◆ Data section
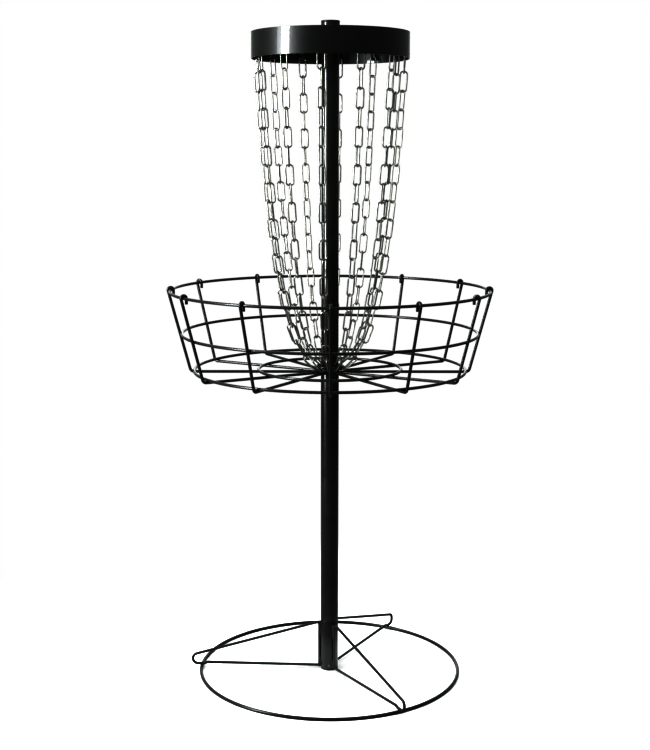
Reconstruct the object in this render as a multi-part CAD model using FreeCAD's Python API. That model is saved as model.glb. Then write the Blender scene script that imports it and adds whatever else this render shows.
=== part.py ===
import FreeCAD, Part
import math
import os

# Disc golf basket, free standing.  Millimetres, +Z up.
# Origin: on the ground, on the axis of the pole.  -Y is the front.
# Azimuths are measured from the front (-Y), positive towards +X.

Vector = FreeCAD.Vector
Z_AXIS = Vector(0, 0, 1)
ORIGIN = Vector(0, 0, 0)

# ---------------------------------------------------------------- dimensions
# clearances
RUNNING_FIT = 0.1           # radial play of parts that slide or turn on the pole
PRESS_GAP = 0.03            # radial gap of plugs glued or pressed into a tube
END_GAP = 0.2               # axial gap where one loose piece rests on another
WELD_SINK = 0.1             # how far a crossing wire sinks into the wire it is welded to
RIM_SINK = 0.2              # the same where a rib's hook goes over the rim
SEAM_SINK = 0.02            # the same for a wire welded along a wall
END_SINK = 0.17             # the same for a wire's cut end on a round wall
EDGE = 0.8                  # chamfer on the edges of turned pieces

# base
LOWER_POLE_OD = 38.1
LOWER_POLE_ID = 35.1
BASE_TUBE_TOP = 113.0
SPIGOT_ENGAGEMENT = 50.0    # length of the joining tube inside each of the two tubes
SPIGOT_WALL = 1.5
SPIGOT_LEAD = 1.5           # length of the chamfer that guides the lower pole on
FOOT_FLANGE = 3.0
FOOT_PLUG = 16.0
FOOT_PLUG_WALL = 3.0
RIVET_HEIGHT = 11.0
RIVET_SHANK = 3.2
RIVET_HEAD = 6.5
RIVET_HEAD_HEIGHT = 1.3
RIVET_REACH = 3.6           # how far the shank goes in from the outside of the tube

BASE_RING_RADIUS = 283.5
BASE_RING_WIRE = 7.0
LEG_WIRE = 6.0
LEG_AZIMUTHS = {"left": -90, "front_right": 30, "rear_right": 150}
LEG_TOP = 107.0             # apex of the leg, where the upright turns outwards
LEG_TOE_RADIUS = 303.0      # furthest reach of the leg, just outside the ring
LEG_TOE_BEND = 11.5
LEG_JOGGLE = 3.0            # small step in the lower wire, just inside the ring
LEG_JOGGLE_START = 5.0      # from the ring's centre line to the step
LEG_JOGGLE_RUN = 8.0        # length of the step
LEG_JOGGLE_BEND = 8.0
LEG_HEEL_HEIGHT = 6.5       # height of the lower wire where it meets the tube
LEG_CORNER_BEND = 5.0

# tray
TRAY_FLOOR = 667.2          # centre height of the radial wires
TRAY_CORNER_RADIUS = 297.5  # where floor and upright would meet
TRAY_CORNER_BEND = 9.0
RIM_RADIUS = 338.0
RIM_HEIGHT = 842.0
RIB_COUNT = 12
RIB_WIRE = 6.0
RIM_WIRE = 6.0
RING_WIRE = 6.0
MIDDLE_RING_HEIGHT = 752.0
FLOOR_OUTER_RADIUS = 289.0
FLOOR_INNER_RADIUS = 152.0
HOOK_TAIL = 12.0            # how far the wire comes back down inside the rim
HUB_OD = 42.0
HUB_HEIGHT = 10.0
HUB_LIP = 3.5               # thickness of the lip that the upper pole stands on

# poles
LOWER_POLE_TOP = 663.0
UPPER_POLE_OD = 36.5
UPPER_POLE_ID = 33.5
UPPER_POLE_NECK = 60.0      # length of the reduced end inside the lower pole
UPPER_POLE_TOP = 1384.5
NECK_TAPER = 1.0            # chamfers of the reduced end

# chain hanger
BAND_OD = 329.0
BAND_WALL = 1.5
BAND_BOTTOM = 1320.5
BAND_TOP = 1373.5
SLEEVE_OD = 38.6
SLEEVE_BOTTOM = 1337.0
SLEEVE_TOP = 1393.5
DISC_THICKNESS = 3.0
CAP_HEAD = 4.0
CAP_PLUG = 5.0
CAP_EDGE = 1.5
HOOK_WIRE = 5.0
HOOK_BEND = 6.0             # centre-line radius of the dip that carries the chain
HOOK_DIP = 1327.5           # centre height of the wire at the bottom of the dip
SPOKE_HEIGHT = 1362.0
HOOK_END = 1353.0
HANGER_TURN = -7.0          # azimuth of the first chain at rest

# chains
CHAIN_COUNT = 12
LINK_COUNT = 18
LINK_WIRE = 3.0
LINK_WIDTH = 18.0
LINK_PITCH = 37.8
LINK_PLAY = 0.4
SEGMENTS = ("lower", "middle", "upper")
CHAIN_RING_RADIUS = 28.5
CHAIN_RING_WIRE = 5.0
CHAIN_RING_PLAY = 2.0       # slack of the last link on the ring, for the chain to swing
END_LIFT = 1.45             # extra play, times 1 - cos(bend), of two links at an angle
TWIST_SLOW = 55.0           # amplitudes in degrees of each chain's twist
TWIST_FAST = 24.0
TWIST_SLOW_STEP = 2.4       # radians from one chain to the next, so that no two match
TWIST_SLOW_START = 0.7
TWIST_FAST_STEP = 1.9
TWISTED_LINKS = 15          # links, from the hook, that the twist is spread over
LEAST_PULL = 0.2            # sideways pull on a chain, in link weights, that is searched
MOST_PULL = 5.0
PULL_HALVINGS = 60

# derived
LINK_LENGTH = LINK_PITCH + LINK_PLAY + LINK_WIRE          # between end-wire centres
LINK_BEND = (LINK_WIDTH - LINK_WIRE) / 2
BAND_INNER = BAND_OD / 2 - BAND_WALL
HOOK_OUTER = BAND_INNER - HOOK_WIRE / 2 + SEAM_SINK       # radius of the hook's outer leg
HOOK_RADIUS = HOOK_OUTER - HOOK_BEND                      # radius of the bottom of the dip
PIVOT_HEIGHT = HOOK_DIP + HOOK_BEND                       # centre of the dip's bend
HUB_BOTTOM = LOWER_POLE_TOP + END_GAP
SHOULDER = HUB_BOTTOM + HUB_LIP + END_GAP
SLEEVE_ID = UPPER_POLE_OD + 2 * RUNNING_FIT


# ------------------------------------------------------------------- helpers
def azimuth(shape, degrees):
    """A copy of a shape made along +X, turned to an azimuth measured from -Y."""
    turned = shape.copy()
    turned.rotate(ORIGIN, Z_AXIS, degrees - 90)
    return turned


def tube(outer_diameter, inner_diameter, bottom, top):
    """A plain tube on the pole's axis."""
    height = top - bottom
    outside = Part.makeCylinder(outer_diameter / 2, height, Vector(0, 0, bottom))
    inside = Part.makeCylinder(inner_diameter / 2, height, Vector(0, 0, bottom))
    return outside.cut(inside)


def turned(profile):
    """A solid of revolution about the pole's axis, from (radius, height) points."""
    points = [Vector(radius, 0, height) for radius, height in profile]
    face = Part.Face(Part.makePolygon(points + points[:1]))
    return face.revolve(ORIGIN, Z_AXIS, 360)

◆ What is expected
Each line must be given again exactly as written above.

◆ Result of this exercise
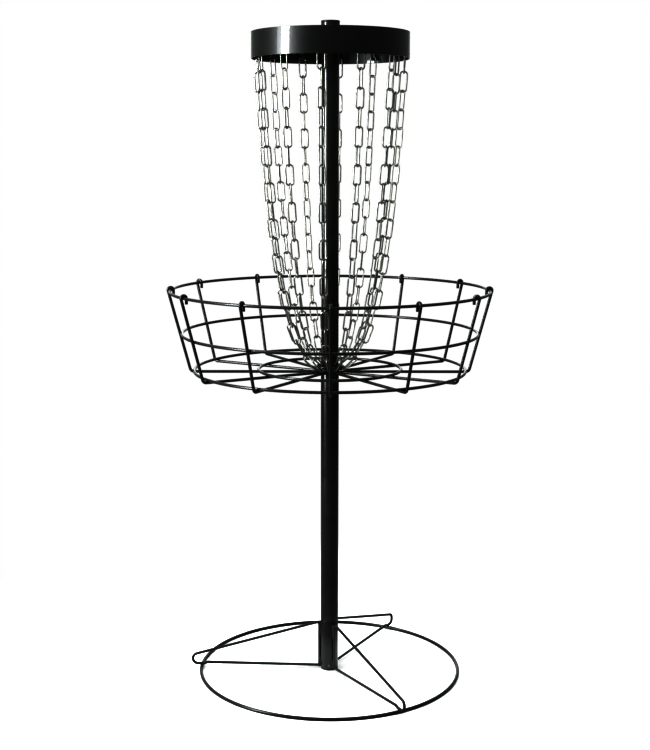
Reconstruct the object in this render as a multi-part CAD model using FreeCAD's Python API. That model is saved as model.glb. Then write the Blender scene script that imports it and adds whatever else this render shows.
=== part.py ===
import FreeCAD, Part
import math
import os

# Disc golf basket, free standing.  Millimetres, +Z up.
# Origin: on the ground, on the axis of the pole.  -Y is the front.
# Azimuths are measured from the front (-Y), positive towards +X.

Vector = FreeCAD.Vector
Z_AXIS = Vector(0, 0, 1)
ORIGIN = Vector(0, 0, 0)

# ---------------------------------------------------------------- dimensions
# clearances
RUNNING_FIT = 0.1           # radial play of parts that slide or turn on the pole
PRESS_GAP = 0.03            # radial gap of plugs glued or pressed into a tube
END_GAP = 0.2               # axial gap where one loose piece rests on another
WELD_SINK = 0.1             # how far a crossing wire sinks into the wire it is welded to
RIM_SINK = 0.2              # the same where a rib's hook goes over the rim
SEAM_SINK = 0.02            # the same for a wire welded along a wall
END_SINK = 0.17             # the same for a wire's cut end on a round wall
EDGE = 0.8                  # chamfer on the edges of turned pieces

# base
LOWER_POLE_OD = 38.1
LOWER_POLE_ID = 35.1
BASE_TUBE_TOP = 113.0
SPIGOT_ENGAGEMENT = 50.0    # length of the joining tube inside each of the two tubes
SPIGOT_WALL = 1.5
SPIGOT_LEAD = 1.5           # length of the chamfer that guides the lower pole on
FOOT_FLANGE = 3.0
FOOT_PLUG = 16.0
FOOT_PLUG_WALL = 3.0
RIVET_HEIGHT = 11.0
RIVET_SHANK = 3.2
RIVET_HEAD = 6.5
RIVET_HEAD_HEIGHT = 1.3
RIVET_REACH = 3.6           # how far the shank goes in from the outside of the tube

BASE_RING_RADIUS = 283.5
BASE_RING_WIRE = 7.0
LEG_WIRE = 6.0
LEG_AZIMUTHS = {"left": -90, "front_right": 30, "rear_right": 150}
LEG_TOP = 107.0             # apex of the leg, where the upright turns outwards
LEG_TOE_RADIUS = 303.0      # furthest reach of the leg, just outside the ring
LEG_TOE_BEND = 11.5
LEG_JOGGLE = 3.0            # small step in the lower wire, just inside the ring
LEG_JOGGLE_START = 5.0      # from the ring's centre line to the step
LEG_JOGGLE_RUN = 8.0        # length of the step
LEG_JOGGLE_BEND = 8.0
LEG_HEEL_HEIGHT = 6.5       # height of the lower wire where it meets the tube
LEG_CORNER_BEND = 5.0

# tray
TRAY_FLOOR = 667.2          # centre height of the radial wires
TRAY_CORNER_RADIUS = 297.5  # where floor and upright would meet
TRAY_CORNER_BEND = 9.0
RIM_RADIUS = 338.0
RIM_HEIGHT = 842.0
RIB_COUNT = 12
RIB_WIRE = 6.0
RIM_WIRE = 6.0
RING_WIRE = 6.0
MIDDLE_RING_HEIGHT = 752.0
FLOOR_OUTER_RADIUS = 289.0
FLOOR_INNER_RADIUS = 152.0
HOOK_TAIL = 12.0            # how far the wire comes back down inside the rim
HUB_OD = 42.0
HUB_HEIGHT = 10.0
HUB_LIP = 3.5               # thickness of the lip that the upper pole stands on

# poles
LOWER_POLE_TOP = 663.0
UPPER_POLE_OD = 36.5
UPPER_POLE_ID = 33.5
UPPER_POLE_NECK = 60.0      # length of the reduced end inside the lower pole
UPPER_POLE_TOP = 1384.5
NECK_TAPER = 1.0            # chamfers of the reduced end

# chain hanger
BAND_OD = 329.0
BAND_WALL = 1.5
BAND_BOTTOM = 1320.5
BAND_TOP = 1373.5
SLEEVE_OD = 38.6
SLEEVE_BOTTOM = 1337.0
SLEEVE_TOP = 1393.5
DISC_THICKNESS = 3.0
CAP_HEAD = 4.0
CAP_PLUG = 5.0
CAP_EDGE = 1.5
HOOK_WIRE = 5.0
HOOK_BEND = 6.0             # centre-line radius of the dip that carries the chain
HOOK_DIP = 1327.5           # centre height of the wire at the bottom of the dip
SPOKE_HEIGHT = 1362.0
HOOK_END = 1353.0
HANGER_TURN = -7.0          # azimuth of the first chain at rest

# chains
CHAIN_COUNT = 12
LINK_COUNT = 18
LINK_WIRE = 3.0
LINK_WIDTH = 18.0
LINK_PITCH = 37.8
LINK_PLAY = 0.4
SEGMENTS = ("lower", "middle", "upper")
CHAIN_RING_RADIUS = 28.5
CHAIN_RING_WIRE = 5.0
CHAIN_RING_PLAY = 2.0       # slack of the last link on the ring, for the chain to swing
END_LIFT = 1.45             # extra play, times 1 - cos(bend), of two links at an angle
TWIST_SLOW = 55.0           # amplitudes in degrees of each chain's twist
TWIST_FAST = 24.0
TWIST_SLOW_STEP = 2.4       # radians from one chain to the next, so that no two match
TWIST_SLOW_START = 0.7
TWIST_FAST_STEP = 1.9
TWISTED_LINKS = 15          # links, from the hook, that the twist is spread over
LEAST_PULL = 0.2            # sideways pull on a chain, in link weights, that is searched
MOST_PULL = 5.0
PULL_HALVINGS = 60

# derived
LINK_LENGTH = LINK_PITCH + LINK_PLAY + LINK_WIRE          # between end-wire centres
LINK_BEND = (LINK_WIDTH - LINK_WIRE) / 2
BAND_INNER = BAND_OD / 2 - BAND_WALL
HOOK_OUTER = BAND_INNER - HOOK_WIRE / 2 + SEAM_SINK       # radius of the hook's outer leg
HOOK_RADIUS = HOOK_OUTER - HOOK_BEND                      # radius of the bottom of the dip
PIVOT_HEIGHT = HOOK_DIP + HOOK_BEND                       # centre of the dip's bend
HUB_BOTTOM = LOWER_POLE_TOP + END_GAP
SHOULDER = HUB_BOTTOM + HUB_LIP + END_GAP
SLEEVE_ID = UPPER_POLE_OD + 2 * RUNNING_FIT


# ------------------------------------------------------------------- helpers
def azimuth(shape, degrees):
    """A copy of a shape made along +X, turned to an azimuth measured from -Y."""
    turned = shape.copy()
    turned.rotate(ORIGIN, Z_AXIS, degrees - 90)
    return turned


def tube(outer_diameter, inner_diameter, bottom, top):
    """A plain tube on the pole's axis."""
    height = top - bottom
    outside = Part.makeCylinder(outer_diameter / 2, height, Vector(0, 0, bottom))
    inside = Part.makeCylinder(inner_diameter / 2, height, Vector(0, 0, bottom))
    return outside.cut(inside)


def turned(profile):
    """A solid of revolution about the pole's axis, from (radius, height) points."""
    points = [Vector(radius, 0, height) for radius, height in profile]
    face = Part.Face(Part.makePolygon(points + points[:1]))
    return face.revolve(ORIGIN, Z_AXIS, 360)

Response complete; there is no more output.